* [COLLECTED MATERIAL]
== == ==
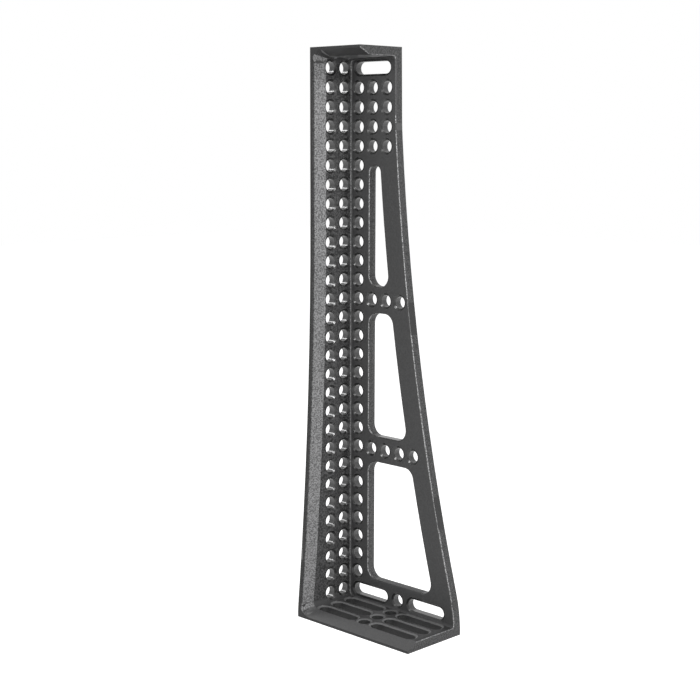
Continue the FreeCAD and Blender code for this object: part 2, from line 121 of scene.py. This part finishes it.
def turn_to_a_hole(centres, normals):
    """The inwardness of each face for the hole or slot that it belongs to: 1 on a bored wall and
    0.45 on a countersink."""
    x, y, z = centres.T
    nx, ny, nz = normals.T
    in_end, in_side = x < WALL, y > -WALL
    in_plate = (z < WALL) | (z > HEIGHT - WALL)
    turns = [
        in_end * inwardness(to_grid(y), to_grid(z), ny, nz, 0),
        in_side * inwardness(to_grid(x), to_grid(z), nx, nz, 0),
        in_plate * inwardness(to_grid(x), to_grid(y), nx, ny, 0),
    ]
    for centre, half_length in FOOT_SLOTS:
        turns.append((z < WALL) * inwardness(x - centre, to_grid(y), nx, ny, half_length))
    for centre in SIDE_SLOTS:
        turns.append(in_side * inwardness(x - centre, z - GRID, nx, nz, SIDE_SLOT_HALF))
    head_row = z - HEIGHT + GRID
    turns.append(in_side * inwardness(x - SIDE_SLOTS[0], head_row, nx, nz, SIDE_SLOT_HALF))
    return np.max(turns, axis=0)


def first_case(cases, otherwise):
    """For each face, the value of the first case that is true for it."""
    faces, values = zip(*cases)
    return np.select(faces, values, otherwise)


def skin_of(centres, normals, turn):
    """How coarse the skin of each face is and how light it is painted, both from 0 to 1. The
    lightness is partly wear of the dark scale and mostly painted light and shade, set by where each
    face lies and which way it faces. The end wall is coarse, and its bevel is painted light as a
    painted highlight. The side wall's cut edges, which face along it, are nearly as coarse. The
    lands, the head's bevel, the foot's top and what is bored in the foot are painted dark as
    painted shade, and the countersinks in the plates are painted light as a painted highlight."""
    x, y, z = centres.T
    nx, ny, nz = normals.T
    in_plate = (z < WALL + ON_FACE) | (z > HEIGHT - WALL - ON_FACE)
    flat_top = in_plate & (nz > 0.95)
    cut_edge = (np.abs(ny) < 0.3) & (x > 2 * WALL) & ~in_plate
    first_window_side = cut_edge & (x < 2 * GRID)
    rim = (nx > 0.94) & (x > 3 * WALL) & (y < 0)
    end_wall = (nx > 0.3) & (x < WALL + ON_FACE)
    land = (ny < -0.95) & (y < -5 * WALL)
    bevel = (ny < -0.3) & (ny > -0.6) & (turn < IS_COUNTERSUNK)
    end_bevel = bevel & (nx > np.abs(nz)) & (x < 3 * WALL)
    foot_bevel, head_bevel = bevel & (nz > 0.5), bevel & (nz < -0.5)
    coarse = first_case([(end_bevel | end_wall, 1.0), (rim, 0.6), (cut_edge, 0.7)], 0.12)
    # Painted light and shade: each face's lightness is chosen by where it lies and which way it
    # faces, to stand in for how the lamps fall on it.
    painted_light_and_wear = first_case(
        [
            (in_plate & (turn > IS_BORED), 0.03),
            (in_plate & (turn > IS_COUNTERSUNK), 0.5),
            (land, 0.02),
            (end_bevel, 0.72),
            (head_bevel, 0.02),
            (foot_bevel, 0.24),
            (flat_top, 0.05),
            (rim & ~first_window_side, 0.14),
            (cut_edge, 0.19),
        ],
        0.12,
    )
    return coarse, painted_light_and_wear


def rubbed_and_highlit_faces(centres, normals, turn):
    """True in the middle of the small rounds at the free edges, which take a painted highlight:
    they face out along the side wall and, half as much, to the front or away from a plate."""
    x, y, z = centres.T
    nx, ny, nz = normals.T
    in_plate = (z < WALL) | (z > HEIGHT - WALL)
    faces_out = (nx > 0.4) & (nx < 0.92)
    faces_aside = (ny < -0.3) | (in_plate & (np.abs(nz) > 0.3))
    return faces_out & faces_aside & (x > 3 * WALL) & (turn < IS_COUNTERSUNK)


def milled_faces(centres, normals):
    """True for the flat outer faces: they lie on one of the four planes of the square."""
    x, y, z = centres.T
    nx, ny, nz = normals.T
    depths = np.column_stack((x, -y, z, HEIGHT - z))
    outward = np.column_stack((-nx, ny, -nz, nz))
    return ((depths < ON_FACE) & (outward > 0.99)).any(axis=1)


def finish_of(centres, normals, turn):
    """The place of each face's material in the casting's list."""
    in_wall = (centres[:, 2] > WALL) & (centres[:, 2] < HEIGHT - WALL)
    finish = first_case(
        [
            (in_wall & (turn > IS_BORED), BORED),
            (in_wall & (turn > IS_COUNTERSUNK), COUNTERSUNK),
            (rubbed_and_highlit_faces(centres, normals, turn), RUBBED_AND_HIGHLIT),
            (milled_faces(centres, normals), MILLED),
        ],
        CAST_SKIN,
    )
    return finish.astype(np.int32)


def sharpen_borders(mesh, finish):
    """Mark each edge sharp whose faces differ in finish. A countersink so stays a clear cone."""
    edge_of_corner = np.empty(len(mesh.loops), dtype=np.int32)
    mesh.loops.foreach_get("edge_index", edge_of_corner)
    corners = np.empty(len(mesh.polygons), dtype=np.int32)
    mesh.polygons.foreach_get("loop_total", corners)
    finish_of_corner = np.repeat(finish, corners)
    lowest = np.full(len(mesh.edges), RUBBED_AND_HIGHLIT)
    highest = np.full(len(mesh.edges), CAST_SKIN)
    np.minimum.at(lowest, edge_of_corner, finish_of_corner)
    np.maximum.at(highest, edge_of_corner, finish_of_corner)
    sharp = np.empty(len(mesh.edges), dtype=bool)
    mesh.edges.foreach_get("use_edge_sharp", sharp)
    mesh.edges.foreach_set("use_edge_sharp", sharp | (lowest != highest))


class Field:
    """A shader socket that can be written in a formula. The operators add Math nodes, and node()
    adds any other node to the same material."""

    def __init__(self, tree, socket):
        self.tree = tree
        self.socket = socket

    def node(self, kind, settings=None, **sockets):
        """A new node of this type, with its settings put in first and then its sockets' values or
        links. A socket's name has an underscore for each space."""
        made = self.tree.nodes.new(kind)
        for key, value in (settings or {}).items():
            setattr(made, key, value)
        for key, value in sockets.items():
            name = key.replace("_", " ")
            place = made.inputs[int(name[5:])] if name.startswith("input") else made.inputs[name]
            if isinstance(value, Field):
                self.tree.links.new(value.socket, place)
            else:
                place.default_value = value
        return made

    def out(self, made, name):
        """One output of a node in this field's tree, as a field."""
        return Field(self.tree, made.outputs[name])

    def math(self, operation, *values):
        """One Math node on these values, of which at least one is a field."""
        sockets = {f"input{i}": value for i, value in enumerate(values)}
        made = self.node("ShaderNodeMath", {"operation": operation}, **sockets)
        return self.out(made, "Value")

    def __add__(self, other):
        return self.math("ADD", self, other)

    __radd__ = __add__

    def __sub__(self, other):
        return self.math("SUBTRACT", self, other)

    def __rsub__(self, other):
        return self.math("SUBTRACT", other, self)

    def __mul__(self, other):
        return self.math("MULTIPLY", self, other)

    __rmul__ = __mul__

    def larger(self, other):
        return self.math("MAXIMUM", self, other)

    def ramp(self, low, high):
        """0 below low, 1 above high, and a smooth step between."""
        smooth = {"interpolation_type": "SMOOTHSTEP"}
        made = self.node("ShaderNodeMapRange", smooth, Value=self, From_Min=low, From_Max=high)
        return self.out(made, "Result")

    def noise(self, scale, detail, roughness=0.5):
        """Noise from 0 to 1 on this field's coordinates."""
        made = self.node(
            "ShaderNodeTexNoise", Vector=self, Scale=scale, Detail=detail, Roughness=roughness
        )
        return self.out(made, "Fac")

    def blend(self, first, second):
        """The first colour where this field is 0 and the second where it is 1."""
        colours = {"data_type": "RGBA"}
        made = self.node("ShaderNodeMix", colours, input0=self, input6=first, input7=second)
        return Field(self.tree, made.outputs[2])

    def feed(self, socket):
        """Link this field to a socket of another node in its tree."""
        self.tree.links.new(self.socket, socket)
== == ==
* [TASK TO COMPLETE] Exactly repeat the lines running from the top of the listing to the line bearing "return np.select(faces, values, otherwise)", both of those lines included, and only them.

* [WORKED SOLUTION]
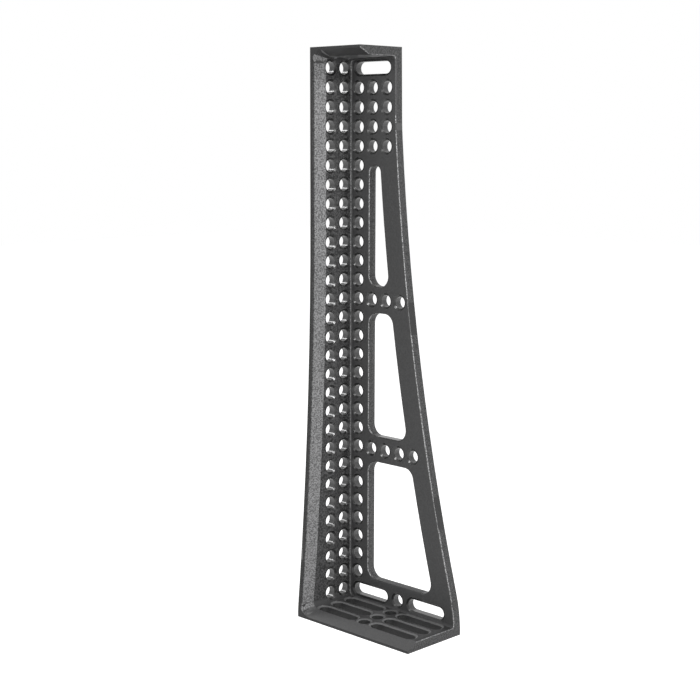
Continue the FreeCAD and Blender code for this object: part 2, from line 121 of scene.py. This part finishes it.
def turn_to_a_hole(centres, normals):
    """The inwardness of each face for the hole or slot that it belongs to: 1 on a bored wall and
    0.45 on a countersink."""
    x, y, z = centres.T
    nx, ny, nz = normals.T
    in_end, in_side = x < WALL, y > -WALL
    in_plate = (z < WALL) | (z > HEIGHT - WALL)
    turns = [
        in_end * inwardness(to_grid(y), to_grid(z), ny, nz, 0),
        in_side * inwardness(to_grid(x), to_grid(z), nx, nz, 0),
        in_plate * inwardness(to_grid(x), to_grid(y), nx, ny, 0),
    ]
    for centre, half_length in FOOT_SLOTS:
        turns.append((z < WALL) * inwardness(x - centre, to_grid(y), nx, ny, half_length))
    for centre in SIDE_SLOTS:
        turns.append(in_side * inwardness(x - centre, z - GRID, nx, nz, SIDE_SLOT_HALF))
    head_row = z - HEIGHT + GRID
    turns.append(in_side * inwardness(x - SIDE_SLOTS[0], head_row, nx, nz, SIDE_SLOT_HALF))
    return np.max(turns, axis=0)


def first_case(cases, otherwise):
    """For each face, the value of the first case that is true for it."""
    faces, values = zip(*cases)
    return np.select(faces, values, otherwise)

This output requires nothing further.